Having used no agricultural chemicals we now have a wonderful variety of arable weeds. We are proud of these: round leaved and sharp leaved fluellen, nit-grass – an aptly named but nonetheless pretty grass with glossy golden-green flower-spikes – sun spurge and dwarf spurge, hearts-ease, blue scarlet pimpernel (a sub-species of Anagallis arvensis, not the rarer Anagallis foemina), the pretty pink small flowered catch-fly. We are less fond of some of the bigger, more thuggish weeds, the wild oats, docks and charlock and the insidious bent-grasses but accept them as part of our commitment to organic growing.

But even working this land as carefully as we have, improving the soil is slow. In the winter and spring we can see how difficult it is and how far we still have to go: the drainage is poor, the humus is sparse and the stones still rise. It hits our eyes as we look at the crops and it hits our plans for the spring. We would like to graze our sheep on the wheat to clean it of weeds and induce it to “tiller”, to make more shoots, but the wet clay is both cold and air-less, so the wheat is slow. The ground may not be ready for ewes graze there before they lamb in April. The fields waiting for spring sowing are showing how much we still need to give structure to the soil. When it finally dries it will happen quickly, so we are waiting, poised to catch the short window of time when we can get on with plough, harrow and drill.

If we dig down in this land, we see a little darker soil near the surface but soon we are in yellow clay. We need to build up humus and we want to build up plenty. We work at it by growing cover crops and herb-rich leys, the plants using the sunlight and the atmosphere to create fresh growth which, taken into the soil by the worms, increases humus. This feeds the worms so more can live here and in turn, they help with drainage. The fertility building crops are sometimes grazed by the sheep, adding the richness through the age old technique of manure spreading without machinery. No-till systems, now in use in many arable farms worried about this, help soil structure but choosing not to use herbicides makes our experiments with this challenging.

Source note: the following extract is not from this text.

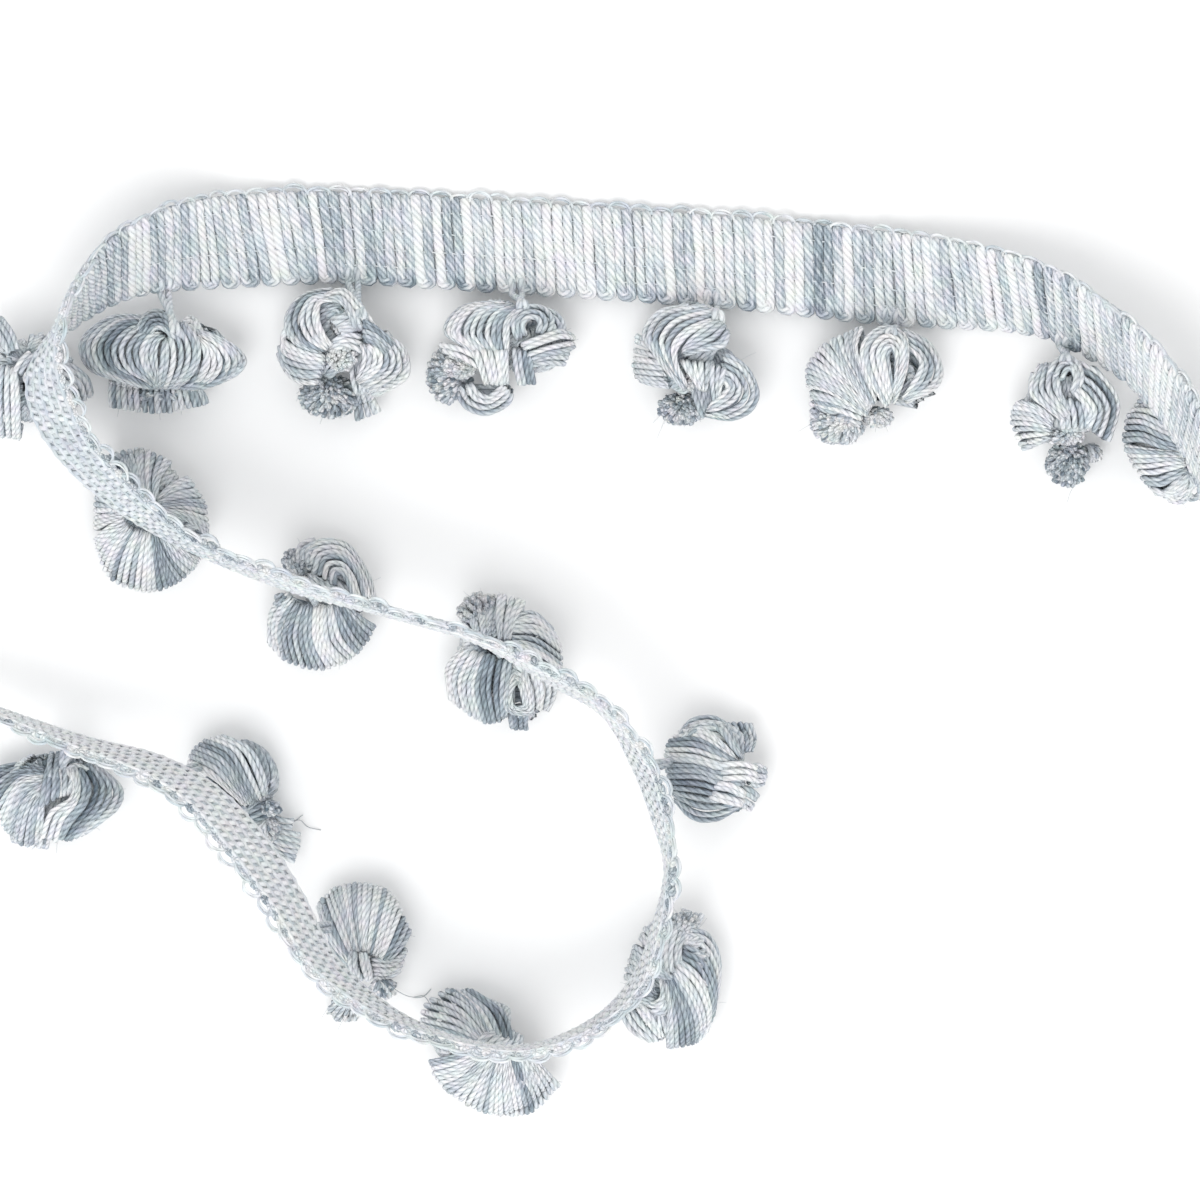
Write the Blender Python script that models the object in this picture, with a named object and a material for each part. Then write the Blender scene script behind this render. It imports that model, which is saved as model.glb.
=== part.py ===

In other parts of the farm we do not need to wish for humus: we have it. The longer established arable ground at home, though it has the same geology, is darker and better drained, easier to work in late autumn and in winter. Here we will see the crops getting going sooner in the month. The soil under the flower-rich permanent pastures and meadows is darker again, with a leaf-litter layer below the grass with lots of invertebrates and beneath that, rich loam which despite the clay below it drains well and can warm up more quickly. As March is starting this is already beginning to grow good grass and the daisies and violets are already coming into flower, together with the sweet vernal grass and the early sedges.


The soil on the market garden is better again, ready to be worked within short hours after rain, with leafy vegetables showing how good they feel by growing almost before our eyes on any warm dry day we get. Even better is the soil under the scrub on the hillside. We don’t often encounter this soil directly because we don’t have reason to work it. But we do encounter it in odd ways from time to time; we may have to crawl under the blackthorn to find a missing sheep. When we do, firstly the smell of the leaf mould strikes us, then the richness of the ground. Here we will see perhaps the greatest productivity on the farm at this time of year. We see the start of the spring growth; in the few places we have them, the broad spears of ramsons (wild garlic) are pushing through and so are the narrower, fleshier leaves of the bluebells. Our earliest orchids, the twayblade and early purple are not in flower yet but they are finding their way to the light; there are more violets flowering here than in the open grass and the ferns are putting out fresh fronds, uncurling them slowly. Overhead, the blackthorn is in flower and the hawthorn is freshly green and the sallow and willow pollen have been feeding the bees for weeks.

Spring is almost in full swing. We will be ready for the next stage of the year as soon as the soil is ready for us.